To connect the service, use the following configuration:

.upsun/config.yaml
applications:
    # The name of the app container. Must be unique within a project.
    APP_NAME:

        # Other options...

        # Relationships enable an app container's access to a service.
        # The example below shows simplified configuration leveraging a default service (identified from the relationship name) and a default endpoint.
        # See the Application reference for all options for defining relationships and endpoints.
        relationships:
            SERVICE_NAME:
services:
    # The name of the service container. Must be unique within a project.
    SERVICE_NAME:
        type: SERVICE_TYPE:VERSION
        # Other options...

You can define <SERVICE_NAME> as you like, so long as it’s unique between all defined services and matches in both the application and services configuration.

The example above leverages default endpoint configuration for relationships. That is, it uses default endpoints behind-the-scenes, providing a relationship (the network address a service is accessible from) that is identical to the name of that service.

Depending on your needs, instead of default endpoint configuration, you can use explicit endpoint configuration.

An example relationship to connect to the databases given in the example in step 1:

.upsun/config.yaml
applications:
    # The name of the app container. Must be unique within a project.
    APP_NAME:
        relationships:
            mariadb:
            postgresql:
services:
    mariadb:
        type: mariadb:11.2
    postgresql:
        type: postgresql:16

As with the service name, you can give the relationship any name you want with lowercase alphanumeric characters, hyphens, and underscores. It helps if the service name and relationship name are different, but it isn’t required.

Each service offers one or more endpoints for connections, depending on the service. An endpoint is a named set of credentials to give access to other apps and services in your project. If you don’t specify one in the service configuration, a default endpoint is created. The default endpoint varies by service, generally being its type (such as mysql or solr).

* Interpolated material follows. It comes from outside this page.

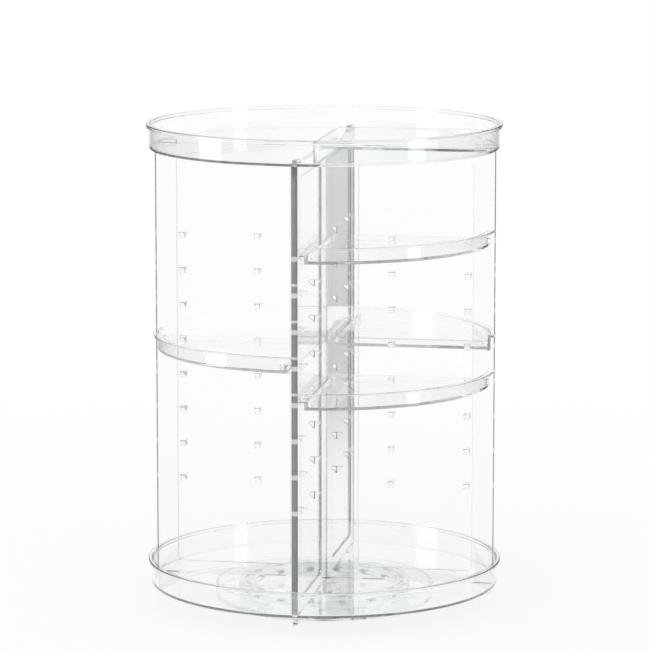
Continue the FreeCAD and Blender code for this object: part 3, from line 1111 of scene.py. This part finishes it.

Available services Anchor to this heading

The following table presents the available service types and their versions. Add them to the type key of the service configuration in the format type:version.

Service type Supported versions
Headless Chrome chrome-headless 120, 113, 95, 91, 86, 84, 83, 81, 80, 73
Elasticsearch elasticsearch 8.5, 7.17
InfluxDB influxdb 2.7, 2.3
Kafka kafka 3.7, 3.6, 3.4, 3.2
MariaDB/MySQL mariadb 11.2, 11.0, 10.11, 10.6, 10.5, 10.4
Memcached memcached 1.6, 1.5, 1.4
MongoDB mongodb
MongoDB Premium mongodb-enterprise 7.0, 6.0, 5.0, 4.4, 4.2
MariaDB/MySQL mysql 11.0, 10.11, 10.6, 10.5, 10.4, 10.3
Network Storage network-storage 2.0
OpenSearch opensearch 2, 1
Oracle MySQL oracle-mysql 8.0, 5.7
PostgreSQL postgresql 16, 15, 14, 13, 12
RabbitMQ rabbitmq 3.13, 3.12, 3.11
Redis redis 7.2, 7.0, 6.2
Solr solr 9.4, 9.2, 9.1, 8.11
Varnish varnish 7.3, 7.2, 6.0
Vault KMS vault-kms 1.12

Service versions Anchor to this heading

These services generally follow semantic versioning conventions. You can select the major version, but the latest compatible minor is applied automatically and can’t be overridden. Patch versions are applied periodically for bug fixes and the like. When you deploy your app, you always get the latest available patches.

Service timezones Anchor to this heading

All services have their system timezone set to UTC by default. For some services, you can change the timezone for the running service (this doesn’t affect the container itself and so logs are still in UTC).

Connect to a service Anchor to this heading

For security reasons, you can’t access services directly through HTTP. You can connect through your app or by opening an SSH tunnel to access the service directly.

Once a service is running and exposed via a relationship, its credentials (such as the host, username, and password) are automatically available as service environment variables, in the $<RELATIONSHIP-NAME>_<SERVICE-PROPERTY> format. The available information is documented on each service’s page, along with sample code for how to connect to it from your app.

The service environment variable names are fixed, but the values may change if you change the relationship name to the service. So use the environment variable rather than hard coding the values.

Connecting to a service using an SSH tunnel is a two-step process.

1. Obtain service credentials Anchor to this heading

To get the credentials for a given service, run the following command:

upsun relationships

You get output like the following:

mariadb:
    -
        username: user
        scheme: mysql
        service: mariadb
        fragment: null
        ip: 198.51.100.37
        hostname: abcdefghijklm1234567890123.mariadb.service._.eu.platformsh.site
        public: false
        cluster: abcdefgh1234567-main-abcd123
        host: mariadb.internal
        rel: mysql
        query:
            is_master: true
        path: main
        password: ''
        type: 'mariadb:10.6'
        port: 3306
        host_mapped: false
        url: 'mysql://user:@mariadb.internal:3306/main'

With this example, you can connect to the mariadb relationship with the user user, an empty password, and the database name main (from the path). The url property shows a full database connection that can be used from your app.

You can obtain the complete list of available service environment variables in your app container by running upsun ssh env.

Note that the information about the relationship can change when an app is redeployed or restarted or the relationship is changed. So your apps should only rely on the service environment variables directly rather than hard coding any values.

2. Open an SSH tunnel Anchor to this heading

Open a single SSH tunnel by running the following CLI command:

upsun tunnel:single --relationship RELATIONSHIP_NAME

By default, this opens a tunnel at 127.0.0.1:30000. You can specify the port for the connection using the --port flag.

You can then connect to this service in a separate terminal or locally running app. With the example above, you connect to a URL like the following: mysql://user:@127.0.0.1:30000/main

Upgrading services Anchor to this heading

Upsun provides a large number of managed service versions. As new versions are made available, you will inevitably upgrade infrastructure to a more recent (or latest version).

When you do so, we would recommend:

  1. Use preview environments. Leverage preview (non-production environments) to perform the upgrade, then merge the upgrade into production (promotion). This will give you an opportunity to test inherited production data in a safe, isolated environment first.
  2. Upgrade progressively. For one reason or another, you may be more than a single version behind the upgrade you are trying to perform. To avoid data loss issues caused by large differences in versions, upgrade one version at a time.